Comme donc un homme qui aurait vécu du temps des enfants de Jacob, et qui étant le témoin de la vente et de la prison du chaste et innocent Joseph, ne se fût étonné que Dieu permît ainsi que la vertu fût opprimée, que dans l’ignorance de ce que la sagesse de Dieu devait opérer par ce moyen ; et comme ceux qui crurent en Jésus-Christ, et qui virent sa mort, n’en furent surpris que parce qu’ils ne voyaient pas le grand bien que la miséricorde de Dieu en devait tirer : ainsi nous ne sommes surpris que Dieu permette le péché en général, que parce que nous ne connaissons qu’en partie et obscurément les biens que la sagesse de Dieu procurera par ce moyen.

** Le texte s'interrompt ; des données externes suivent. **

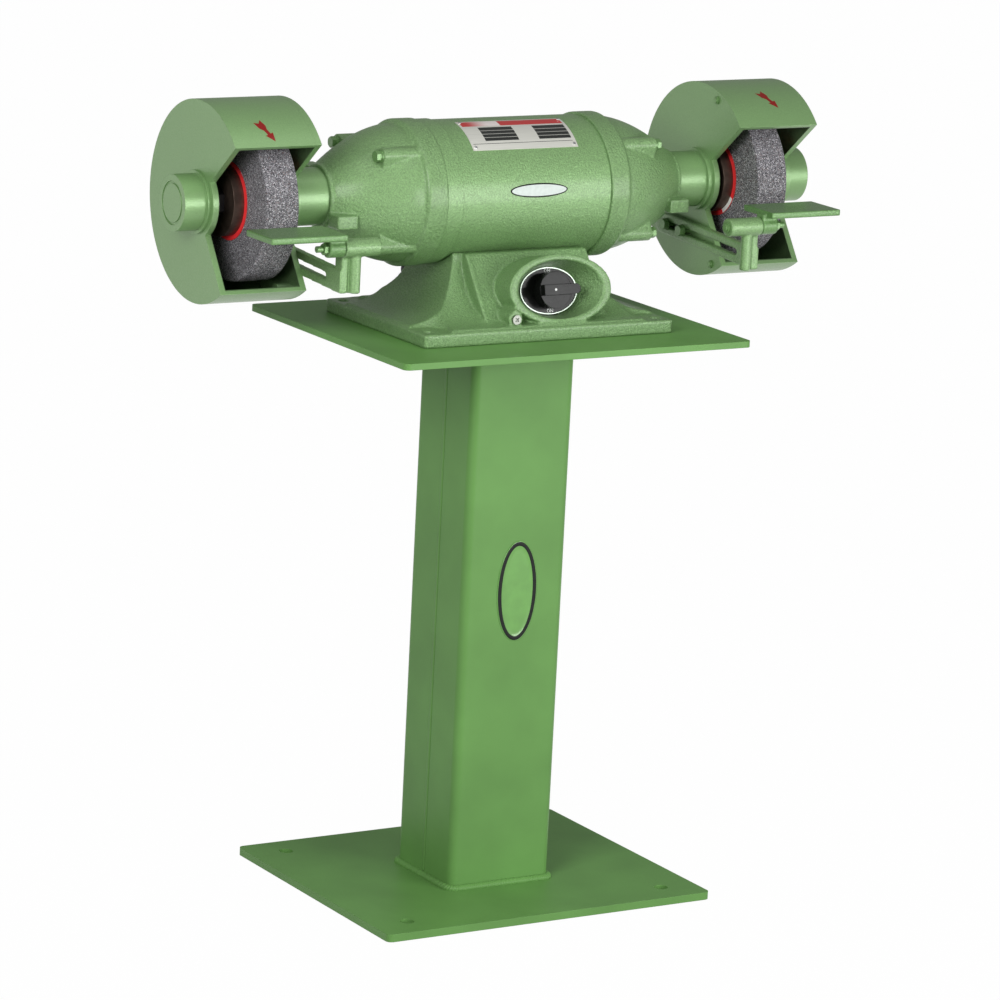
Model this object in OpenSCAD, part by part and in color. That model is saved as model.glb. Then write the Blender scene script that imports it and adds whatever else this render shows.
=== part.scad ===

On me permettra bien de me servir de ces exemples, puisque je ne les emploie point comme des preuves, mais comme des éclaircissements qui ont un double usage, dont le premier consiste en ce qu’il paraît par là qu’il n’y a point de plus faux ni de plus misérable raisonnement que celui-ci : Je ne connais point à fond les vues et la sagesse de la divinité ; donc cette divinité n’existe point ; elle permet le mal, donc elle est méchante : parce que ce raisonnement ne peut conclure, à moins que notre esprit ne soit d’une étendue infinie, et qu’il ne s’attribue le privilège de connaître toutes choses. Le second consiste en ce que ces exemples nous montrent que les difficultés générales des athées, et les plus spécieuses de leurs objections, se détruisent insensiblement par les principes de la religion, contre laquelle ils s’étaient d’abord soulevés.